▶ _What is required_
Take down each entry exactly as written.

+ + + +

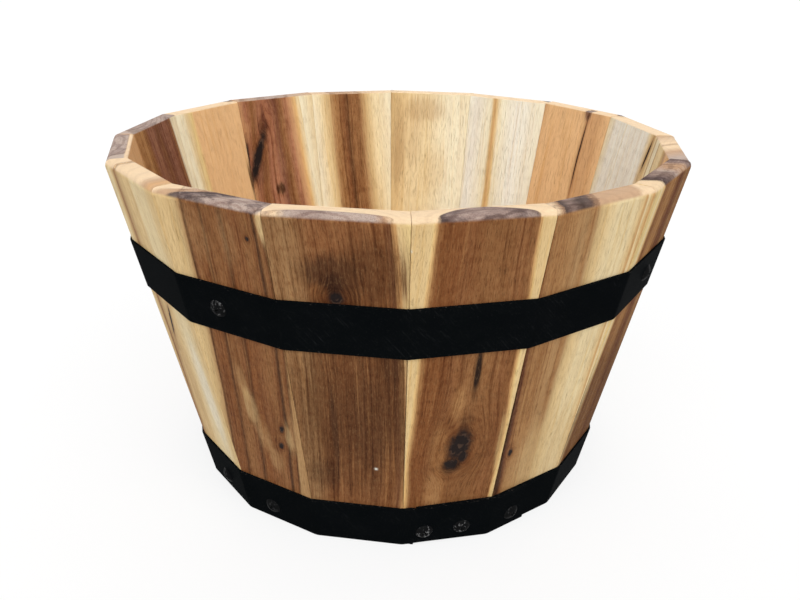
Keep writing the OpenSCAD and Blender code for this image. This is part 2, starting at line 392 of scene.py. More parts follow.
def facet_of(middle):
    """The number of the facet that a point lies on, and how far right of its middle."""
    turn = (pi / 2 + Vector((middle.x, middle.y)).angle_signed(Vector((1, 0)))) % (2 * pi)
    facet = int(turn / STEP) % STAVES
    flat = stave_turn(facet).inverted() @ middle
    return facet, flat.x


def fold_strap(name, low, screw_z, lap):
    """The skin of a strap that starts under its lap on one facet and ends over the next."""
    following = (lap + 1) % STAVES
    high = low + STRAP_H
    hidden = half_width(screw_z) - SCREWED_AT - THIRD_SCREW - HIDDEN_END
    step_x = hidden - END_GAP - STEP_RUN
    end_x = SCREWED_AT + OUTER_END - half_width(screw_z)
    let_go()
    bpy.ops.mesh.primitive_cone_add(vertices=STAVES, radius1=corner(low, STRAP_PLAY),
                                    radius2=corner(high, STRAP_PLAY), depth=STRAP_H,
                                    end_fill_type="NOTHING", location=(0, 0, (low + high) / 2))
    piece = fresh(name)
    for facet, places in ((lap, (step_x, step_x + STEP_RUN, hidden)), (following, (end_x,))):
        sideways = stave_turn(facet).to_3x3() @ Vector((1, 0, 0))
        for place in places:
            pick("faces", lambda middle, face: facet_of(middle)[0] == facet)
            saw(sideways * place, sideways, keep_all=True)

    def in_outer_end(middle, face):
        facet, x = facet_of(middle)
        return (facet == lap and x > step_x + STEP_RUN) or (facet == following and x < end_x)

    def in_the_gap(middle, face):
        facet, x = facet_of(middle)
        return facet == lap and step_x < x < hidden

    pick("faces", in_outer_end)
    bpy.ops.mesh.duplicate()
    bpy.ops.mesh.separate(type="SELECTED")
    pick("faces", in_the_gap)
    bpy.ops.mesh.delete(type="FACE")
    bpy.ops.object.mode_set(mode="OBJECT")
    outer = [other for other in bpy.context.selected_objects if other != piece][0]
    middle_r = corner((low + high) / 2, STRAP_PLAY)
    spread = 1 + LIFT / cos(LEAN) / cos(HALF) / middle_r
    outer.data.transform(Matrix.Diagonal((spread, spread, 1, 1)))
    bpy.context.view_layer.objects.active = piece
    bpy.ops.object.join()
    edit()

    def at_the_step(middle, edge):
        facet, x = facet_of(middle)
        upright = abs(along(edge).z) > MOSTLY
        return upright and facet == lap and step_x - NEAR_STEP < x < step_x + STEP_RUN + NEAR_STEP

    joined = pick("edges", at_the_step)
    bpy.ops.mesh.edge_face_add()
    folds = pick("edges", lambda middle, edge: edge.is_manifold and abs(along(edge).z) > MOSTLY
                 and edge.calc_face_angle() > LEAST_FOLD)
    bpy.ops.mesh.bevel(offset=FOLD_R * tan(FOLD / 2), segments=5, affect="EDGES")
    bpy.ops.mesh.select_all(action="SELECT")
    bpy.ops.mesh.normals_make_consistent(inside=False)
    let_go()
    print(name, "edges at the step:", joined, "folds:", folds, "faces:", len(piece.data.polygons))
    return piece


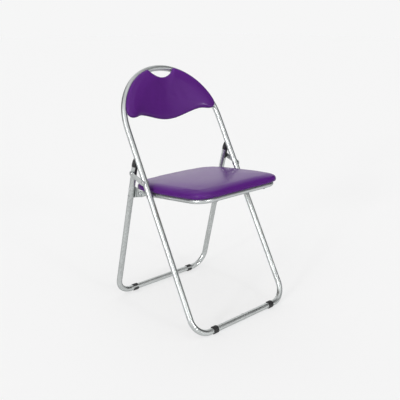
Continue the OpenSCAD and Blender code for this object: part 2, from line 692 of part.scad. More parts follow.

+ + + +

▶ _The output_
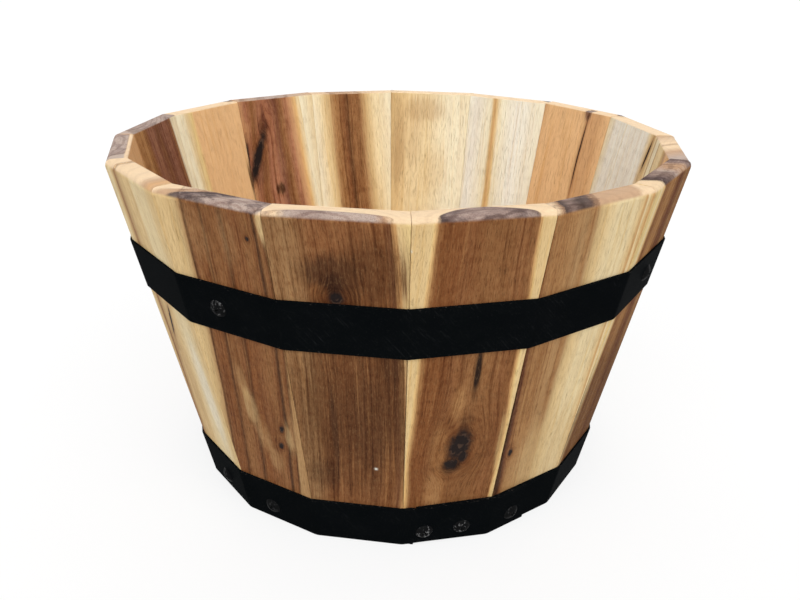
Keep writing the OpenSCAD and Blender code for this image. This is part 2, starting at line 392 of scene.py. More parts follow.
def facet_of(middle):
    """The number of the facet that a point lies on, and how far right of its middle."""
    turn = (pi / 2 + Vector((middle.x, middle.y)).angle_signed(Vector((1, 0)))) % (2 * pi)
    facet = int(turn / STEP) % STAVES
    flat = stave_turn(facet).inverted() @ middle
    return facet, flat.x


def fold_strap(name, low, screw_z, lap):
    """The skin of a strap that starts under its lap on one facet and ends over the next."""
    following = (lap + 1) % STAVES
    high = low + STRAP_H
    hidden = half_width(screw_z) - SCREWED_AT - THIRD_SCREW - HIDDEN_END
    step_x = hidden - END_GAP - STEP_RUN
    end_x = SCREWED_AT + OUTER_END - half_width(screw_z)
    let_go()
    bpy.ops.mesh.primitive_cone_add(vertices=STAVES, radius1=corner(low, STRAP_PLAY),
                                    radius2=corner(high, STRAP_PLAY), depth=STRAP_H,
                                    end_fill_type="NOTHING", location=(0, 0, (low + high) / 2))
    piece = fresh(name)
    for facet, places in ((lap, (step_x, step_x + STEP_RUN, hidden)), (following, (end_x,))):
        sideways = stave_turn(facet).to_3x3() @ Vector((1, 0, 0))
        for place in places:
            pick("faces", lambda middle, face: facet_of(middle)[0] == facet)
            saw(sideways * place, sideways, keep_all=True)

    def in_outer_end(middle, face):
        facet, x = facet_of(middle)
        return (facet == lap and x > step_x + STEP_RUN) or (facet == following and x < end_x)

    def in_the_gap(middle, face):
        facet, x = facet_of(middle)
        return facet == lap and step_x < x < hidden

    pick("faces", in_outer_end)
    bpy.ops.mesh.duplicate()
    bpy.ops.mesh.separate(type="SELECTED")
    pick("faces", in_the_gap)
    bpy.ops.mesh.delete(type="FACE")
    bpy.ops.object.mode_set(mode="OBJECT")
    outer = [other for other in bpy.context.selected_objects if other != piece][0]
    middle_r = corner((low + high) / 2, STRAP_PLAY)
    spread = 1 + LIFT / cos(LEAN) / cos(HALF) / middle_r
    outer.data.transform(Matrix.Diagonal((spread, spread, 1, 1)))
    bpy.context.view_layer.objects.active = piece
    bpy.ops.object.join()
    edit()

    def at_the_step(middle, edge):
        facet, x = facet_of(middle)
        upright = abs(along(edge).z) > MOSTLY
        return upright and facet == lap and step_x - NEAR_STEP < x < step_x + STEP_RUN + NEAR_STEP

    joined = pick("edges", at_the_step)
    bpy.ops.mesh.edge_face_add()
    folds = pick("edges", lambda middle, edge: edge.is_manifold and abs(along(edge).z) > MOSTLY
                 and edge.calc_face_angle() > LEAST_FOLD)
    bpy.ops.mesh.bevel(offset=FOLD_R * tan(FOLD / 2), segments=5, affect="EDGES")
    bpy.ops.mesh.select_all(action="SELECT")
    bpy.ops.mesh.normals_make_consistent(inside=False)
    let_go()
    print(name, "edges at the step:", joined, "folds:", folds, "faces:", len(piece.data.polygons))
    return piece


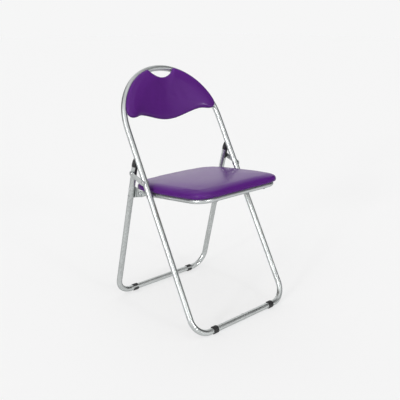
Continue the OpenSCAD and Blender code for this object: part 2, from line 692 of part.scad. More parts follow.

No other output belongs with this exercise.